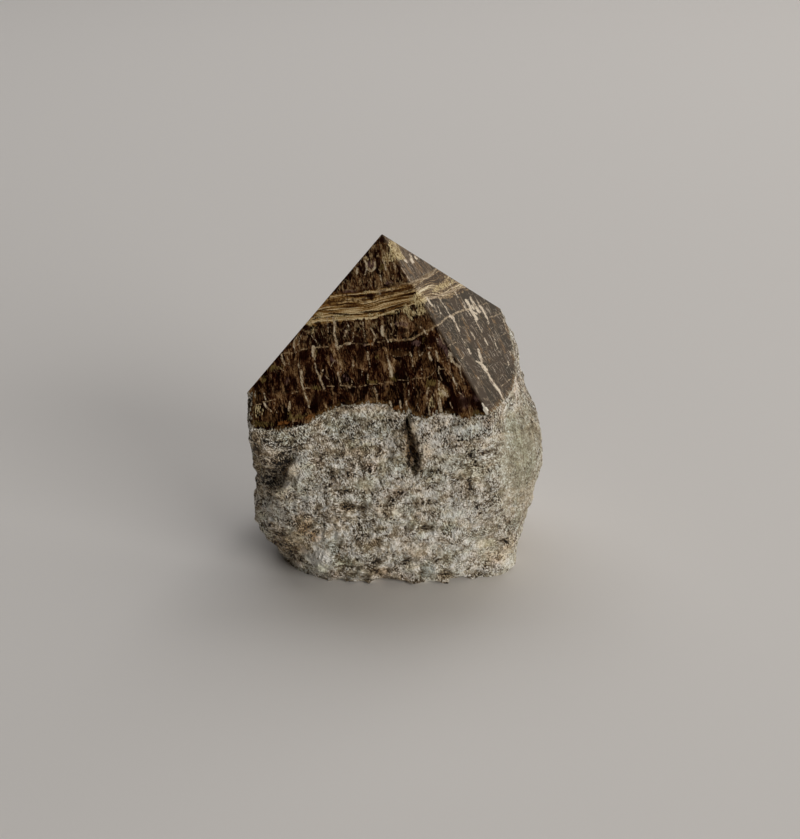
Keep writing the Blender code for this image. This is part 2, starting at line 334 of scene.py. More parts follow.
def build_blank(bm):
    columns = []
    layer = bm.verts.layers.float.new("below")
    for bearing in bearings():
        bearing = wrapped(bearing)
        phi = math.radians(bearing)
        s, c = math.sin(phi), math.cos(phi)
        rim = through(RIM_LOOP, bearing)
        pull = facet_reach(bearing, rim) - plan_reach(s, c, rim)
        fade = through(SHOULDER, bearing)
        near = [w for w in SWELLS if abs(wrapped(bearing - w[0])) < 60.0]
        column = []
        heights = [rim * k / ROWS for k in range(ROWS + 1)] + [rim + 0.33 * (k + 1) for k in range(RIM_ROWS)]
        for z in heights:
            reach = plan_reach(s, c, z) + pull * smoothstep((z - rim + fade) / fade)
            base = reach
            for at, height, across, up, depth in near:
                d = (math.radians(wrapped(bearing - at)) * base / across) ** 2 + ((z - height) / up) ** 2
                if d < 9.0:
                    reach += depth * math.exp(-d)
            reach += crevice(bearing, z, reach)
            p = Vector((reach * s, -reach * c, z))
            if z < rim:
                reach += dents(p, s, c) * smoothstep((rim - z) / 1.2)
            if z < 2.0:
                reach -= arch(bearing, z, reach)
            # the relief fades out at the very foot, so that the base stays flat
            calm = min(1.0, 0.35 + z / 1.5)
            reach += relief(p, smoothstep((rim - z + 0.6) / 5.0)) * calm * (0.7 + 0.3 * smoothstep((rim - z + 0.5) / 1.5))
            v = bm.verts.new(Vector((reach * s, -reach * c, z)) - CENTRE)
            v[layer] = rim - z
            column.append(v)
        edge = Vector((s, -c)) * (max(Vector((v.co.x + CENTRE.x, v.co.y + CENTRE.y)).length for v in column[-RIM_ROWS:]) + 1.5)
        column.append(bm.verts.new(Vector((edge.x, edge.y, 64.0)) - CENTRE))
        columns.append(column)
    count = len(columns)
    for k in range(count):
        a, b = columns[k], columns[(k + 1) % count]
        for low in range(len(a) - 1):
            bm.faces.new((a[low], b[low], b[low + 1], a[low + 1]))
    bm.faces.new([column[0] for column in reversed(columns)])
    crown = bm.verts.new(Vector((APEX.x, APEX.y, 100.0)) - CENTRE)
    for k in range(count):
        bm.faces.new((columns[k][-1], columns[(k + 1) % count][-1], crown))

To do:
Word for word, quote all of the data above.

Correct response:
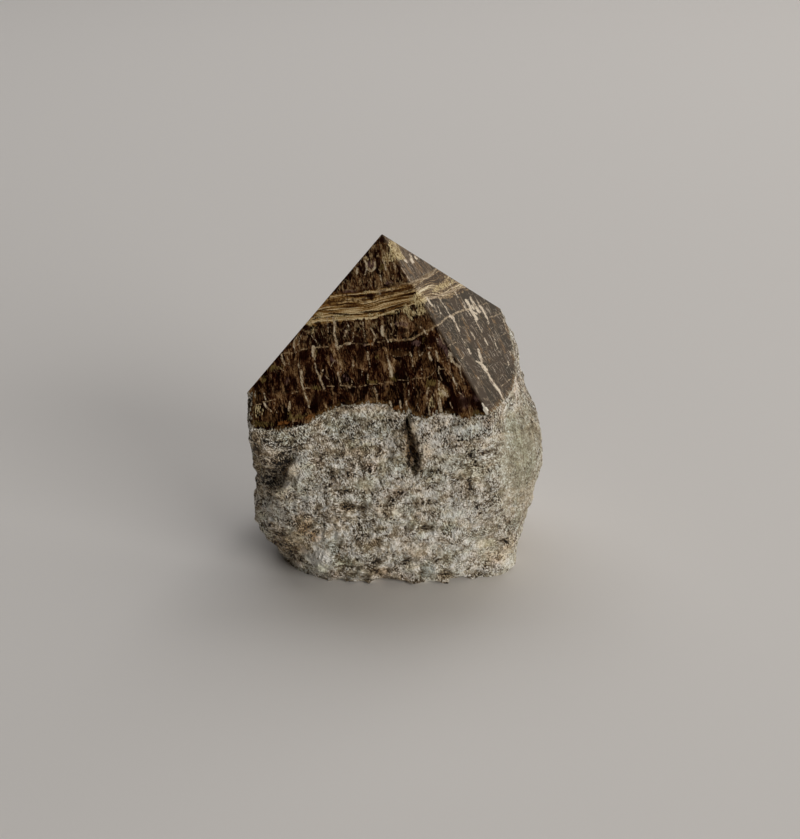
Keep writing the Blender code for this image. This is part 2, starting at line 334 of scene.py. More parts follow.
def build_blank(bm):
    columns = []
    layer = bm.verts.layers.float.new("below")
    for bearing in bearings():
        bearing = wrapped(bearing)
        phi = math.radians(bearing)
        s, c = math.sin(phi), math.cos(phi)
        rim = through(RIM_LOOP, bearing)
        pull = facet_reach(bearing, rim) - plan_reach(s, c, rim)
        fade = through(SHOULDER, bearing)
        near = [w for w in SWELLS if abs(wrapped(bearing - w[0])) < 60.0]
        column = []
        heights = [rim * k / ROWS for k in range(ROWS + 1)] + [rim + 0.33 * (k + 1) for k in range(RIM_ROWS)]
        for z in heights:
            reach = plan_reach(s, c, z) + pull * smoothstep((z - rim + fade) / fade)
            base = reach
            for at, height, across, up, depth in near:
                d = (math.radians(wrapped(bearing - at)) * base / across) ** 2 + ((z - height) / up) ** 2
                if d < 9.0:
                    reach += depth * math.exp(-d)
            reach += crevice(bearing, z, reach)
            p = Vector((reach * s, -reach * c, z))
            if z < rim:
                reach += dents(p, s, c) * smoothstep((rim - z) / 1.2)
            if z < 2.0:
                reach -= arch(bearing, z, reach)
            # the relief fades out at the very foot, so that the base stays flat
            calm = min(1.0, 0.35 + z / 1.5)
            reach += relief(p, smoothstep((rim - z + 0.6) / 5.0)) * calm * (0.7 + 0.3 * smoothstep((rim - z + 0.5) / 1.5))
            v = bm.verts.new(Vector((reach * s, -reach * c, z)) - CENTRE)
            v[layer] = rim - z
            column.append(v)
        edge = Vector((s, -c)) * (max(Vector((v.co.x + CENTRE.x, v.co.y + CENTRE.y)).length for v in column[-RIM_ROWS:]) + 1.5)
        column.append(bm.verts.new(Vector((edge.x, edge.y, 64.0)) - CENTRE))
        columns.append(column)
    count = len(columns)
    for k in range(count):
        a, b = columns[k], columns[(k + 1) % count]
        for low in range(len(a) - 1):
            bm.faces.new((a[low], b[low], b[low + 1], a[low + 1]))
    bm.faces.new([column[0] for column in reversed(columns)])
    crown = bm.verts.new(Vector((APEX.x, APEX.y, 100.0)) - CENTRE)
    for k in range(count):
        bm.faces.new((columns[k][-1], columns[(k + 1) % count][-1], crown))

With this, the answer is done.